* **WHAT IS BEING ASKED**:
Can the data below be set down again exactly, line for line?

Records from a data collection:
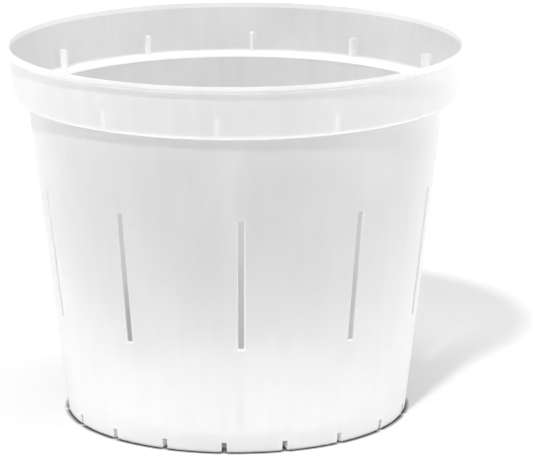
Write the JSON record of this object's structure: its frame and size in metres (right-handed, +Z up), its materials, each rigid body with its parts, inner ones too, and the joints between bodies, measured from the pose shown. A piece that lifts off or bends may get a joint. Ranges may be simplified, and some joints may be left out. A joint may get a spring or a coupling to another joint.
{
  "type": "slotted orchid pot",
  "caption": "Round tapered plant pot of milky translucent plastic, with a stepped collar, stacking ribs, tall wall slots and a notched foot ring.",
  "frame": {"origin": "centre of the foot ring, on the plane that the pot stands on", "axes": "+Z up along the pot's own axis, -Y towards the front as pictured, +X to the right"},
  "size_m": [0.165, 0.165, 0.1326],
  "materials": {
    "pot_plastic": "milky translucent polypropylene with a fine satin surface"
  },
  "bodies": {
    "root": {"rim_lip": "pot_plastic", "collar": "pot_plastic", "shoulder": "pot_plastic", "stacking_rib_01": "pot_plastic", "stacking_rib_02": "pot_plastic", "stacking_rib_03": "pot_plastic", "stacking_rib_04": "pot_plastic", "stacking_rib_05": "pot_plastic", "stacking_rib_06": "pot_plastic", "stacking_rib_07": "pot_plastic", "stacking_rib_08": "pot_plastic", "stacking_rib_09": "pot_plastic", "stacking_rib_10": "pot_plastic", "stacking_rib_11": "pot_plastic", "stacking_rib_12": "pot_plastic", "side_wall": "pot_plastic", "foot_ring": "pot_plastic", "floor": "pot_plastic"}
  },
  "joints": []
}
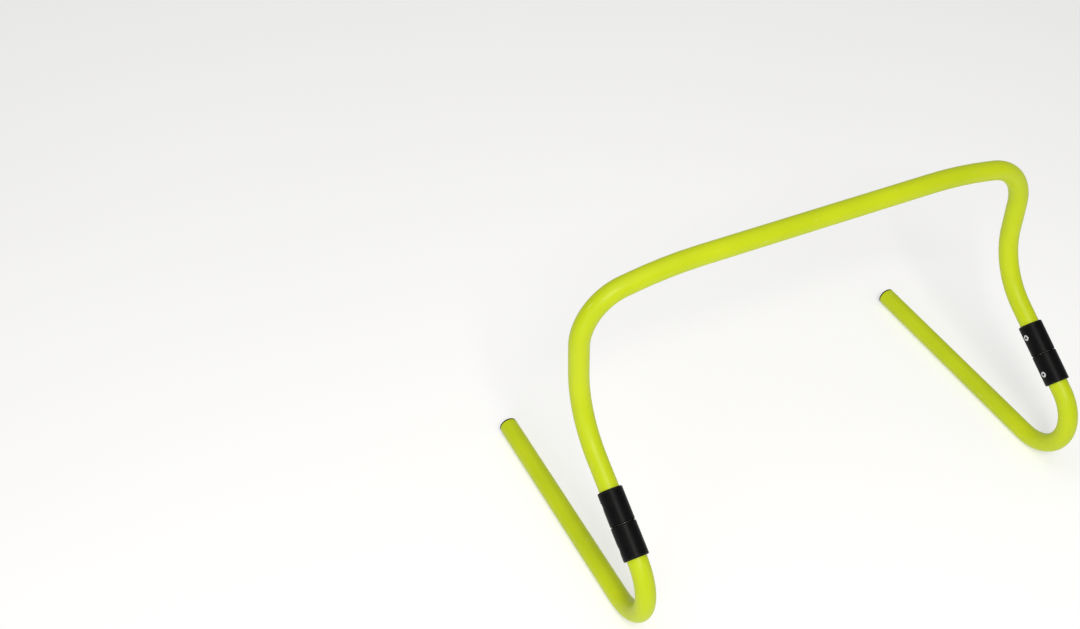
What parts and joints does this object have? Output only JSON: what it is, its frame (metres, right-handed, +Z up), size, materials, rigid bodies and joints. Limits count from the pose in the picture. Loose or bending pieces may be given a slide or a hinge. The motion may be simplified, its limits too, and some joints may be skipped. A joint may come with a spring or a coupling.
{
  "type": "agility hurdle",
  "caption": "Free-standing low agility hurdle: a bent plastic tube hoop on bent tube feet, each turning about its slanted leg in a two-part black swivel sleeve.",
  "frame": {"origin": "on the floor, at the centre of the footprint, straight below a point close to the middle of the bar", "axes": "+X along the bar towards the hurdle's right-hand leg, +Y towards the free ends of the feet, +Z up"},
  "size_m": [0.5119, 0.2901, 0.306],
  "materials": {
    "tube_plastic": "smooth semi-gloss fluorescent yellow-green plastic tube",
    "sleeve_plastic": "satin black moulded plastic",
    "plug_plastic": "matt black moulded plastic",
    "screw_zinc": "bright zinc plated",
    "pivot_steel": "zinc plated steel",
    "spring_steel": "plain spring steel",
    "washer_nylon": "natural nylon"
  },
  "bodies": {
    "hoop": {"hoop_tube": "tube_plastic", "left_upper_sleeve": "sleeve_plastic", "left_upper_screw": "screw_zinc", "left_pivot_bolt": "pivot_steel", "left_friction_washer": "washer_nylon", "left_thrust_washer": "pivot_steel", "left_spring_washer": "spring_steel", "left_lock_nut": "pivot_steel", "right_upper_sleeve": "sleeve_plastic", "right_upper_screw": "screw_zinc", "right_pivot_bolt": "pivot_steel", "right_friction_washer": "washer_nylon", "right_thrust_washer": "pivot_steel", "right_spring_washer": "spring_steel", "right_lock_nut": "pivot_steel"},
    "left_foot": {"left_lower_sleeve": "sleeve_plastic", "left_lower_screw": "screw_zinc", "left_foot_tube": "tube_plastic", "left_foot_plug": "plug_plastic"},
    "right_foot": {"right_lower_sleeve": "sleeve_plastic", "right_lower_screw": "screw_zinc", "right_foot_tube": "tube_plastic", "right_foot_plug": "plug_plastic"}
  },
  "joints": [
    {"name": "left_foot_swivel", "type": "hinge", "parent": "hoop", "child": "left_foot", "pos_m": [-0.244, -0.08733, 0.10804], "axis": [0, 0.848, 0.5299], "continuous": true},
    {"name": "right_foot_swivel", "type": "hinge", "parent": "hoop", "child": "right_foot", "pos_m": [0.244, -0.0797, 0.11281], "axis": [0, 0.848, 0.5299], "continuous": true}
  ]
}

* **WRITTEN SOLUTION**:
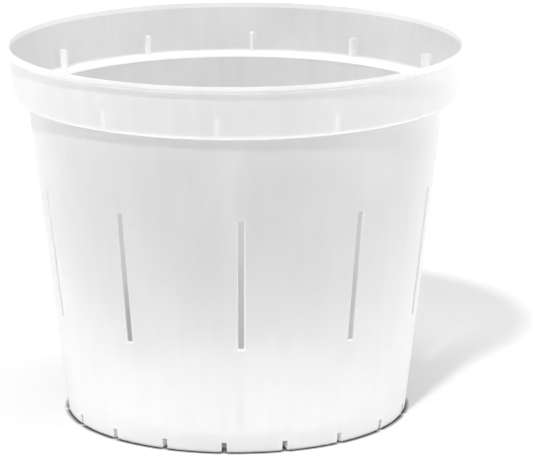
Write the JSON record of this object's structure: its frame and size in metres (right-handed, +Z up), its materials, each rigid body with its parts, inner ones too, and the joints between bodies, measured from the pose shown. A piece that lifts off or bends may get a joint. Ranges may be simplified, and some joints may be left out. A joint may get a spring or a coupling to another joint.
{
  "type": "slotted orchid pot",
  "caption": "Round tapered plant pot of milky translucent plastic, with a stepped collar, stacking ribs, tall wall slots and a notched foot ring.",
  "frame": {"origin": "centre of the foot ring, on the plane that the pot stands on", "axes": "+Z up along the pot's own axis, -Y towards the front as pictured, +X to the right"},
  "size_m": [0.165, 0.165, 0.1326],
  "materials": {
    "pot_plastic": "milky translucent polypropylene with a fine satin surface"
  },
  "bodies": {
    "root": {"rim_lip": "pot_plastic", "collar": "pot_plastic", "shoulder": "pot_plastic", "stacking_rib_01": "pot_plastic", "stacking_rib_02": "pot_plastic", "stacking_rib_03": "pot_plastic", "stacking_rib_04": "pot_plastic", "stacking_rib_05": "pot_plastic", "stacking_rib_06": "pot_plastic", "stacking_rib_07": "pot_plastic", "stacking_rib_08": "pot_plastic", "stacking_rib_09": "pot_plastic", "stacking_rib_10": "pot_plastic", "stacking_rib_11": "pot_plastic", "stacking_rib_12": "pot_plastic", "side_wall": "pot_plastic", "foot_ring": "pot_plastic", "floor": "pot_plastic"}
  },
  "joints": []
}
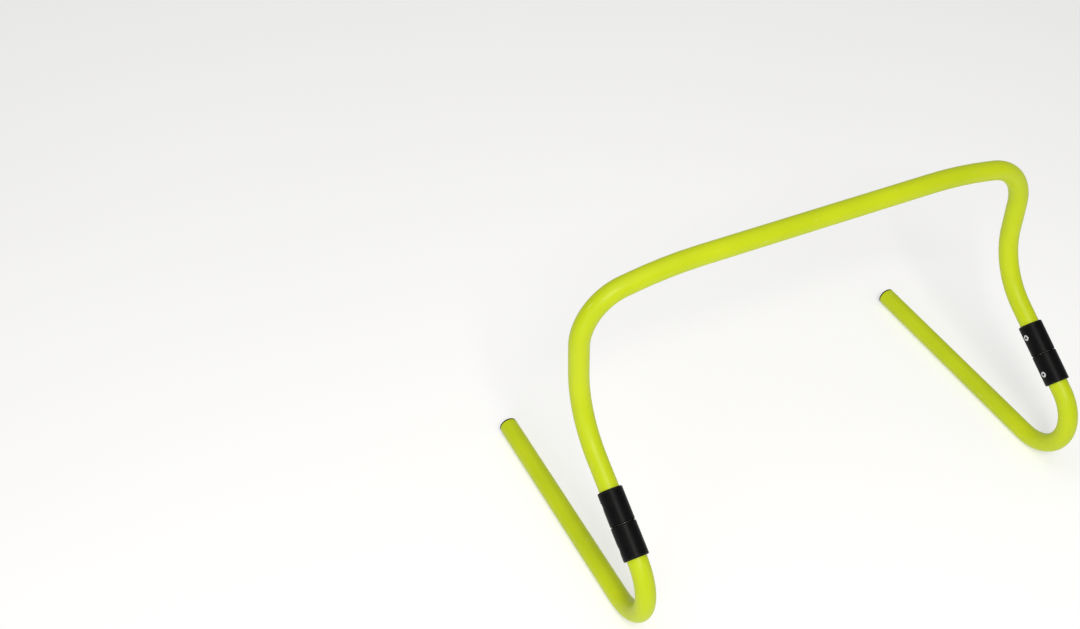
What parts and joints does this object have? Output only JSON: what it is, its frame (metres, right-handed, +Z up), size, materials, rigid bodies and joints. Limits count from the pose in the picture. Loose or bending pieces may be given a slide or a hinge. The motion may be simplified, its limits too, and some joints may be skipped. A joint may come with a spring or a coupling.
{
  "type": "agility hurdle",
  "caption": "Free-standing low agility hurdle: a bent plastic tube hoop on bent tube feet, each turning about its slanted leg in a two-part black swivel sleeve.",
  "frame": {"origin": "on the floor, at the centre of the footprint, straight below a point close to the middle of the bar", "axes": "+X along the bar towards the hurdle's right-hand leg, +Y towards the free ends of the feet, +Z up"},
  "size_m": [0.5119, 0.2901, 0.306],
  "materials": {
    "tube_plastic": "smooth semi-gloss fluorescent yellow-green plastic tube",
    "sleeve_plastic": "satin black moulded plastic",
    "plug_plastic": "matt black moulded plastic",
    "screw_zinc": "bright zinc plated",
    "pivot_steel": "zinc plated steel",
    "spring_steel": "plain spring steel",
    "washer_nylon": "natural nylon"
  },
  "bodies": {
    "hoop": {"hoop_tube": "tube_plastic", "left_upper_sleeve": "sleeve_plastic", "left_upper_screw": "screw_zinc", "left_pivot_bolt": "pivot_steel", "left_friction_washer": "washer_nylon", "left_thrust_washer": "pivot_steel", "left_spring_washer": "spring_steel", "left_lock_nut": "pivot_steel", "right_upper_sleeve": "sleeve_plastic", "right_upper_screw": "screw_zinc", "right_pivot_bolt": "pivot_steel", "right_friction_washer": "washer_nylon", "right_thrust_washer": "pivot_steel", "right_spring_washer": "spring_steel", "right_lock_nut": "pivot_steel"},
    "left_foot": {"left_lower_sleeve": "sleeve_plastic", "left_lower_screw": "screw_zinc", "left_foot_tube": "tube_plastic", "left_foot_plug": "plug_plastic"},
    "right_foot": {"right_lower_sleeve": "sleeve_plastic", "right_lower_screw": "screw_zinc", "right_foot_tube": "tube_plastic", "right_foot_plug": "plug_plastic"}
  },
  "joints": [
    {"name": "left_foot_swivel", "type": "hinge", "parent": "hoop", "child": "left_foot", "pos_m": [-0.244, -0.08733, 0.10804], "axis": [0, 0.848, 0.5299], "continuous": true},
    {"name": "right_foot_swivel", "type": "hinge", "parent": "hoop", "child": "right_foot", "pos_m": [0.244, -0.0797, 0.11281], "axis": [0, 0.848, 0.5299], "continuous": true}
  ]
}